ANGRYVILLE—You spend any time in this dingy city and around these folks, and pit bulls running wild come to mind.
Fine when leashed, but set them free, put a beer in their grubby paws and it's only a matter of time before they're going to go on the attack—both the home team and its opponent feeling the bite.
For Dodgers, it will be handle with care... Dodgers bullpen might not include...It's an angry place, all right, everything old here in Philadelphia, crumbling and in ruin. Even the city's main attraction has a crack in it.
So the prevailing opinion around here is you have to be an obstinate pug to make it in Philly, the football team tough, the hockey team a bunch of bullies and the Phillies rugged competitors like Larry Bowa.
This is supposed to make Philly an intimidating place to play, Bowa telling the media Wednesday that if the Dodgers thought Chicago was bad, "they're going to be in for a rude awakening" playing here.
"It was like a West Coast crowd in Chicago," said Bowa, the Philly in him unable to keep himself from slapping Dodgers fans, and apparently discounting the manner in which Nancy Bea Hefley can whip a Dodgers crowd into a frenzy.
But if a Philly crowd is so intimidating, as Bowa suggests, why do the Phillies lose here so often? A year ago, the Phillies became the first pro sports franchise in North American history to lose 10,000 games.

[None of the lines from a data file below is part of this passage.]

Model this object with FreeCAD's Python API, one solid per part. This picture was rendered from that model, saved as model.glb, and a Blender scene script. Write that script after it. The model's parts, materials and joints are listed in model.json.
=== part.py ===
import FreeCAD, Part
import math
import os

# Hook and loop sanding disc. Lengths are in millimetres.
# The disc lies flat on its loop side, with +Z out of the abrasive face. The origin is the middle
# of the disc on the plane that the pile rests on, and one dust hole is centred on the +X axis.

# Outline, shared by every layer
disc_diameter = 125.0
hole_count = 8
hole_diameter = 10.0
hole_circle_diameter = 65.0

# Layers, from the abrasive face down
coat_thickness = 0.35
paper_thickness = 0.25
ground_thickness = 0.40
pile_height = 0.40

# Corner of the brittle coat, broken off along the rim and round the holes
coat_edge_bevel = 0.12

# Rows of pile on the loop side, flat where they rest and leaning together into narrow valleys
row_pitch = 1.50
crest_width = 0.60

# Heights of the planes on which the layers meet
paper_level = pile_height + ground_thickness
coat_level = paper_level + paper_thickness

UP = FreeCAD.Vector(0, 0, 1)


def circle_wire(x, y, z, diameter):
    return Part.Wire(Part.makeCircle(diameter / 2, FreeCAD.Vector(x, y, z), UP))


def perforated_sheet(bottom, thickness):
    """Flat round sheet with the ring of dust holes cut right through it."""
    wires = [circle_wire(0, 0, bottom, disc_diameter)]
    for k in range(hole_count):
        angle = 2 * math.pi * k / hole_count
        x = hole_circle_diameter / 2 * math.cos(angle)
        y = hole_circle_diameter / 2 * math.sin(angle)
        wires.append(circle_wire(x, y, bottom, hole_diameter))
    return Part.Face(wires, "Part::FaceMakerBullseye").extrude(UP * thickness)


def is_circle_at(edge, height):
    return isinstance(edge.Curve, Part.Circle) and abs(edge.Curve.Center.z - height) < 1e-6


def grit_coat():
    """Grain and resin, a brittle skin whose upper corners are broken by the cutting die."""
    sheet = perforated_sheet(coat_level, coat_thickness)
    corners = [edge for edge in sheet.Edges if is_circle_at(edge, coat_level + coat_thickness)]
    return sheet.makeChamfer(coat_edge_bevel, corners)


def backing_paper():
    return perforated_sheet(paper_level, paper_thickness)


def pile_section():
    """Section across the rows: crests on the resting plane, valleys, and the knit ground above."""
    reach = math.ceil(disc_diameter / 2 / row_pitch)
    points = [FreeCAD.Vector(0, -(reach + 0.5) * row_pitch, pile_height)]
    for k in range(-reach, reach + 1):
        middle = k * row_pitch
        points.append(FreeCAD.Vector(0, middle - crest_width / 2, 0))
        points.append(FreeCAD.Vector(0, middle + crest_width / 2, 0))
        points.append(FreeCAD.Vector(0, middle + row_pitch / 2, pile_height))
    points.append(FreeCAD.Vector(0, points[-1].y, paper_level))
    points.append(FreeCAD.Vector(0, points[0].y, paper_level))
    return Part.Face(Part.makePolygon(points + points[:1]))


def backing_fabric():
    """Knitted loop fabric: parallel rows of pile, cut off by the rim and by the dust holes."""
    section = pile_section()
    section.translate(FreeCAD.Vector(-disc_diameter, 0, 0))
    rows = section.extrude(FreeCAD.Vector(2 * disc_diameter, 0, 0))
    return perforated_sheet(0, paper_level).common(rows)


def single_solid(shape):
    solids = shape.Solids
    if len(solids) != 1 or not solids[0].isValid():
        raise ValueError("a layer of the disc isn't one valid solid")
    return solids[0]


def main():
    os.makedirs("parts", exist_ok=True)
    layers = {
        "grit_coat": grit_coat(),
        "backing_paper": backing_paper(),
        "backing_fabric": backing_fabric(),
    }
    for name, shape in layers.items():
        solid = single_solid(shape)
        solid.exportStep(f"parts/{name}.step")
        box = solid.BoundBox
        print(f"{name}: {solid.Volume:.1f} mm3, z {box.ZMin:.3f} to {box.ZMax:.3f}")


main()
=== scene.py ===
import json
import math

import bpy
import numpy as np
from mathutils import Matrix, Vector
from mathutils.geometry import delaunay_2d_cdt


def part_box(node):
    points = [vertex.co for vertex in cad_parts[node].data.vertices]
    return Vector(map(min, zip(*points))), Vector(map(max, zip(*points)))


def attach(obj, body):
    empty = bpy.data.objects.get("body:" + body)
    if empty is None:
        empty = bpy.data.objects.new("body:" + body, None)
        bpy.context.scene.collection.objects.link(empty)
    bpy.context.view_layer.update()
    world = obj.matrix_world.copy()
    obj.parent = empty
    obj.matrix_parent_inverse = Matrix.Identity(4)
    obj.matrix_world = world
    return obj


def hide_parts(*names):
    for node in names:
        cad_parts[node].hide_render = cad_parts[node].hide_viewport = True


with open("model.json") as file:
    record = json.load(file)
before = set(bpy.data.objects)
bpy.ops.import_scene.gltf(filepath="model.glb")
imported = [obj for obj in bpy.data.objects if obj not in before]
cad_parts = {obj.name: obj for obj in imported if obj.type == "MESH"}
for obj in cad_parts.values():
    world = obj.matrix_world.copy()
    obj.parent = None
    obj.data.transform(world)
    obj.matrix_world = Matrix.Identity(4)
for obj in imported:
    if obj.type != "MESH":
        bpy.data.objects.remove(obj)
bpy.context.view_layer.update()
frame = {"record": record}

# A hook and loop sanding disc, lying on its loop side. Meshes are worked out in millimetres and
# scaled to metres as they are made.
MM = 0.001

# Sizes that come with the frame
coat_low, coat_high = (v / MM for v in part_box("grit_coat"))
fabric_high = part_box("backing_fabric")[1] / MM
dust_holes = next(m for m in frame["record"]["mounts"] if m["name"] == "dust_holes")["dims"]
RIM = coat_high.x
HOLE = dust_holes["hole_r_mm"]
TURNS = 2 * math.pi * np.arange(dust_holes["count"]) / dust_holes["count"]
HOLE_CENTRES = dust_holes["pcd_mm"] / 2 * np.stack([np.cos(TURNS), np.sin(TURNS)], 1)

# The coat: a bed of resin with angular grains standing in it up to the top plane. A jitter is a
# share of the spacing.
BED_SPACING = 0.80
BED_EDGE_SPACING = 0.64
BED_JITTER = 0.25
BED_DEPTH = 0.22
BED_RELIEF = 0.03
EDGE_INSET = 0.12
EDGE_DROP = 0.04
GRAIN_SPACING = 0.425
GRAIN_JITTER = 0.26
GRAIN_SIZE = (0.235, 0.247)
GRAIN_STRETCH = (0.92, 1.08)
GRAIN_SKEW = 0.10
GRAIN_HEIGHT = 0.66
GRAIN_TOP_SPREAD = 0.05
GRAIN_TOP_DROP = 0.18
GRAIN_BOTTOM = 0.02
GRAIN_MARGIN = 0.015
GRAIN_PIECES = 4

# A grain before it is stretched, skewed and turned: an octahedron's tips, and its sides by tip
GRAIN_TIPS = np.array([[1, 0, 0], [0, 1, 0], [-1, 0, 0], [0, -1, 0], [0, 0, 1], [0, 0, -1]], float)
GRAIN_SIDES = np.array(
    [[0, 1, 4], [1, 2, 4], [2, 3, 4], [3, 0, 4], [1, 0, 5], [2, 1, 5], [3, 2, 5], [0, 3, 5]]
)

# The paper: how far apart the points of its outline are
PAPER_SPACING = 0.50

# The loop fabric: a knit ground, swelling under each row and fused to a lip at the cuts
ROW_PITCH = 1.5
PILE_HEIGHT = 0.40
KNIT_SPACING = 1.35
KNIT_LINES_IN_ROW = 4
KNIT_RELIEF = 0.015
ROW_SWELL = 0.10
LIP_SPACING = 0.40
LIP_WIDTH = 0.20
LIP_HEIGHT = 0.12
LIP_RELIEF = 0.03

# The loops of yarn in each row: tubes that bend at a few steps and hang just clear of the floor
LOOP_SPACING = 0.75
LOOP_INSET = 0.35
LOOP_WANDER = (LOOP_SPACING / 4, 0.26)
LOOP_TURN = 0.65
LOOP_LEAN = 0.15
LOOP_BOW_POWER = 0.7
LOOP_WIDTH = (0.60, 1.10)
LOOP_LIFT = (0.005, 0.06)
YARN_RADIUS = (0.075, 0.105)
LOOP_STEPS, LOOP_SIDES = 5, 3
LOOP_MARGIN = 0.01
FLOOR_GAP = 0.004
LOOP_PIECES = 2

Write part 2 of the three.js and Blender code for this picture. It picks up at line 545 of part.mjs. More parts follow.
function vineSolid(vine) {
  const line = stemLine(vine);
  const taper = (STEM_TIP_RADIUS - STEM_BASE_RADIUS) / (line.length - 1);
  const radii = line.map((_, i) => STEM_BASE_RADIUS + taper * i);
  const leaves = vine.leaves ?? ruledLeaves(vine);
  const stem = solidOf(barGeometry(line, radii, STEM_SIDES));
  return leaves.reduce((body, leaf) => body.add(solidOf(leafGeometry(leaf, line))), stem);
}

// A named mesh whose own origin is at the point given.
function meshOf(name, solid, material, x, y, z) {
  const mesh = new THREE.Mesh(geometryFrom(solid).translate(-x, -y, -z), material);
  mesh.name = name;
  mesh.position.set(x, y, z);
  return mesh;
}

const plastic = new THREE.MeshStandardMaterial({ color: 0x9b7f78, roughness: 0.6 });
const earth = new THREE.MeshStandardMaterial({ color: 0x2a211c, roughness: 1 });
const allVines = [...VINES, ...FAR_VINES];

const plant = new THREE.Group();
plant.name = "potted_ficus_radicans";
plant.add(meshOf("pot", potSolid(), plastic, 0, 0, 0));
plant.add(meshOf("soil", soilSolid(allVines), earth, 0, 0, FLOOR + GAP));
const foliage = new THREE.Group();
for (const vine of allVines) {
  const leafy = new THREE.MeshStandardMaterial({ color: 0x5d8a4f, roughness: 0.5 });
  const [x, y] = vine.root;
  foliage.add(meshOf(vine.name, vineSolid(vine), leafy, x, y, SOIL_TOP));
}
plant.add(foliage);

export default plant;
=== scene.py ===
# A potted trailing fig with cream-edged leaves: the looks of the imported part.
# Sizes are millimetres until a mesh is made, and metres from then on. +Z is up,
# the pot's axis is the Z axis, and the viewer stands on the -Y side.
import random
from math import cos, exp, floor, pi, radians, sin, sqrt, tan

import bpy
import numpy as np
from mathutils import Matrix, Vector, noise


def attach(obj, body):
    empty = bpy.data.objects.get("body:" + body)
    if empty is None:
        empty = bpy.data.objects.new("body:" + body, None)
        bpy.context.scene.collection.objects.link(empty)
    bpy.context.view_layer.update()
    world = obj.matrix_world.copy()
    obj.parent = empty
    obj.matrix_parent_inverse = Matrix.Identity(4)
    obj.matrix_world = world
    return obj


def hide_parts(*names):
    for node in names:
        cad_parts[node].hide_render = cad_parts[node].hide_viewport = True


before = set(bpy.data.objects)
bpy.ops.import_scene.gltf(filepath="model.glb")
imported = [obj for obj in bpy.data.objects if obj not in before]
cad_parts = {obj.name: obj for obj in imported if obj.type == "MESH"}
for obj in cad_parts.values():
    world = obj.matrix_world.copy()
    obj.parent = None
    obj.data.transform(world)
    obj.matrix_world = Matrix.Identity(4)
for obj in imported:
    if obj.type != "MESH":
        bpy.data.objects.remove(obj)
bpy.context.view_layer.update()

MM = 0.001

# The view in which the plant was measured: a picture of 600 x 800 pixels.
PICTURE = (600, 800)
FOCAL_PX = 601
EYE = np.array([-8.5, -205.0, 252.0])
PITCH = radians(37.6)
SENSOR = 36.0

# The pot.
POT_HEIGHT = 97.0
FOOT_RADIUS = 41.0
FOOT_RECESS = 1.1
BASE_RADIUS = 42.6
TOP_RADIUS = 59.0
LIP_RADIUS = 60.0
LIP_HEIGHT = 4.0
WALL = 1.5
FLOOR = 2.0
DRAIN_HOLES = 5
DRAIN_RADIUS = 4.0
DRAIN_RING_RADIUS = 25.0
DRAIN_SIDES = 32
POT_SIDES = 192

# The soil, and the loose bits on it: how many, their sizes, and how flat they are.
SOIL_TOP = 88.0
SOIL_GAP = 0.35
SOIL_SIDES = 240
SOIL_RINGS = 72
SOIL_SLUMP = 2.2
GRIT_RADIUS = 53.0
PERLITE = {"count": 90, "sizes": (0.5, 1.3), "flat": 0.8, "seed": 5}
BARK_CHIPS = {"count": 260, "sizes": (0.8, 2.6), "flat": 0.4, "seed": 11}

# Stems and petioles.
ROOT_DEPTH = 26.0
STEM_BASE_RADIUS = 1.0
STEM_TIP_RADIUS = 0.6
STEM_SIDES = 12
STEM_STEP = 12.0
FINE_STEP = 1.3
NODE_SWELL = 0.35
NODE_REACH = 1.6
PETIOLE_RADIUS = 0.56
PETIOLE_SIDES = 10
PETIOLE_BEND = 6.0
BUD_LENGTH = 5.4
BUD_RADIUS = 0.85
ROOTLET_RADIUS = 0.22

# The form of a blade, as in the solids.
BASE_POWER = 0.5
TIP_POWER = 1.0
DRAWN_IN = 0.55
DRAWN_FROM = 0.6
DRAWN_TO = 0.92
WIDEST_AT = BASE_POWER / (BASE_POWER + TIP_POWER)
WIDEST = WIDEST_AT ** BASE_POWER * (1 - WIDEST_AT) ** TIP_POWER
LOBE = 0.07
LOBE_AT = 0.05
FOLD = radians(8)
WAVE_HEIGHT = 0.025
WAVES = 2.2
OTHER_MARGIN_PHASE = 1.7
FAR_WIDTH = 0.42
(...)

Philly has always been more bark than championship bite, so why should the Dodgers give a hoot about folks who paint their faces and then have to drive home looking like sad clowns?
The Dodgers have the better team, a destiny date in Boston, and while that might make the folks in Philly miserable, they don't know how to act any differently here.
Simers' article was soon reprinted on a Philadelphia Web site (digphilly.com), whereupon it drew the ire of many locals. It was brought to my attention by a friend, who "commissioned" me to post a suitable response to Simers' boorish snobbery:
T.J. Simers proved as astute a baseball expert as an appreciator of American culture. But that’s to be expected from a resident of a city so uninventive that it essentially named one of its baseball teams the “City of Angels Angels.” Through L.A. smog, he foresaw victory for a squad that won a powderpuff division with a puny 84 wins—and won it solely because the Boston Red Sox virtually gave away Manny Ramirez. Without Boston’s gift, the Dodgers are pipe-dreaming of a .500 season. Even with Manny, they could only eke out a lone win in the NLCS—but that’ll happen when the opponent’s #2 starting pitcher out-RBI’s your catcher and right-fielder combined.
Yes, everything is “old here in Philadelphia, crumbling and in ruin.” We’re practically living in rubble. To hell with the history of the United States—we should raze historical and architectural landmarks like Independence Hall, the Museum of Art, Walnut Street Theater, the marvelously ornate City Hall, and start afresh. Who needs the colonial sublimity of Elfreth’s Alley when we could instead erect soulless abominations like Walt Disney Concert Hall and stare agog at how shiny they are? (Note to Los Angeles City Council: Keep Donald Duck away from the blueprints next time.)
Still, we’re quite proud of our city’s main attraction, crack and all. In the town that gave the New World democracy, our Liberty Bell is the foremost symbol of freedom—the same freedom enjoyed for the last fourteen years by the unending Los Angeles embarrassment known as O.J.
Yes, the Phillies were the first North American team to 10,000 losses. It’s easy to stay off that list when your city doesn’t even have a professional sports team until after World War II. (Our long-departed A’s gave us five World Series titles before Hollywood even started shooting in Technicolor.) And how does the second-largest city in the nation allow not one—but two—NFL teams to abandon it? That’s some fan base Apathenos have there. But then, you can’t spell “blasé” without “LA.” Granted, the Lakers own a glorious history (even if their best player of the last decade is a Philadelphian), but those triumphs are cruelly balanced by the woeful Clippers, one of the poorest-run franchises in American sport.
And why do the Kings even bother?
“Angryville,” as Simers has less-than-cleverly dubbed Philadelphia (conjure that one in six-lane traffic on the way to work, T.J.?), doesn’t require Hollywood glitterati at its games. We’re content living without the starstruck sycophantism of La La Land. And if our favorite sons are as glamour-less as Benjamin Franklin and W.C. Fields, that still beats the Bloods, Crips, and the omni-obnoxious Jack Nicholson. (By the way, six decades after his death, Fields’ films are still more entertaining than ninety-five percent of the drek Hollywood churns out.)
Philadelphians are passionate fans, alright—occasionally too much so—but it was Dodgers fans guilty of acting like classless buffoons in this series, reported in the media and caught on Youtube throwing food, viciously berating, and even spitting at isolated Phillies fans.
You might want to reset the coordinates of Angryville in your GPS, T.J.